═════ DATASET EXTRACT ═════

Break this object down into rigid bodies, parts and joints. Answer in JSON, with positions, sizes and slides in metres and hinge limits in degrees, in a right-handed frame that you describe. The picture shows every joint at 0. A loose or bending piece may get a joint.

═════
═════ DATASET EXTRACT ═════

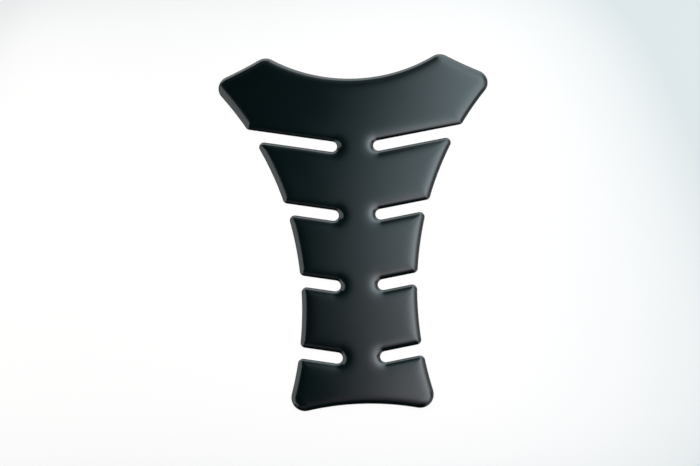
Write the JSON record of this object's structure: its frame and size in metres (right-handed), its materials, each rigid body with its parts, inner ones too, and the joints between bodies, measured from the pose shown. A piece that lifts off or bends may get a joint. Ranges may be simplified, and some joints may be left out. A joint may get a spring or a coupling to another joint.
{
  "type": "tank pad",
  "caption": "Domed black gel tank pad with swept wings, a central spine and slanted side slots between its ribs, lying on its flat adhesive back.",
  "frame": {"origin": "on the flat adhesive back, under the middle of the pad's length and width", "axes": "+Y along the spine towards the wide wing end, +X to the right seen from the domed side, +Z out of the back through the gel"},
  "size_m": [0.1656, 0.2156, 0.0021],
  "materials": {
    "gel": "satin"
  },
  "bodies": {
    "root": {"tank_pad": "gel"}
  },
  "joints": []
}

═════

### WHAT YOU SHOULD DO
What is the number of lines above that contain the string "frame"? Answer with the number alone.

### PROBLEM SOLUTION
3